As a module, it works just like now_v3.py:

$ python 
>>> import now_v3
>>> now_v3.now() 
'2022-02-17' 
>>> print(now_v2.now())
2022-02-17 

We will use this trick a lot in CS 304!

PyDoc

To get the documentation on a Python module, including one you write yourself, you can use the pydoc shell command:

$ pydoc mathfuns 

produces the following documentation for mathfuns right to your screen. (You can also set up pydoc as a web server, which is very cool.)

Of course, the documentation that Pydoc gives you comes from the author of the module, and when you write Python code, you shoulder the responsibility of documenting what you create.

Give every function a meaningful documentation string.
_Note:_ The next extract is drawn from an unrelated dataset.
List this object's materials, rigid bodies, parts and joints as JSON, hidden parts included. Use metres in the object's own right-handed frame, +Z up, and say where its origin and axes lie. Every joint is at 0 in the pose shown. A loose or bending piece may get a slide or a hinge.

Write the kind of documentation you'd like to read if you wanted to know how to use the function. The string goes (in triple-quotes, which allows for multiple lines) as the first element of the function definition.

Some additional guidelines and information:

Programming Methodology

You've probably noticed that I haven't covered Object-Oriented Programming (OOP) for either PHP or Python. Object-oriented programming (OOP) is new, modern, better, and we all should use it, right? Both languages have OOP, and you're welcome to use it, but we won't (necessarily) be using it. Why?

  • OOP is for controlling complexity, and we don't have that kind of complexity.
  • Objects are for modeling entities with state and behavior, and that doesn't fit the kind of information processing we're doing: we're doing "filtering" or "transformation" processing.

However, we can and should use procedural modularity and abstraction.

That said, if you come across an aspect of your coding that you feel would be improved by using OOP, please ask! I'd be glad to help you with it.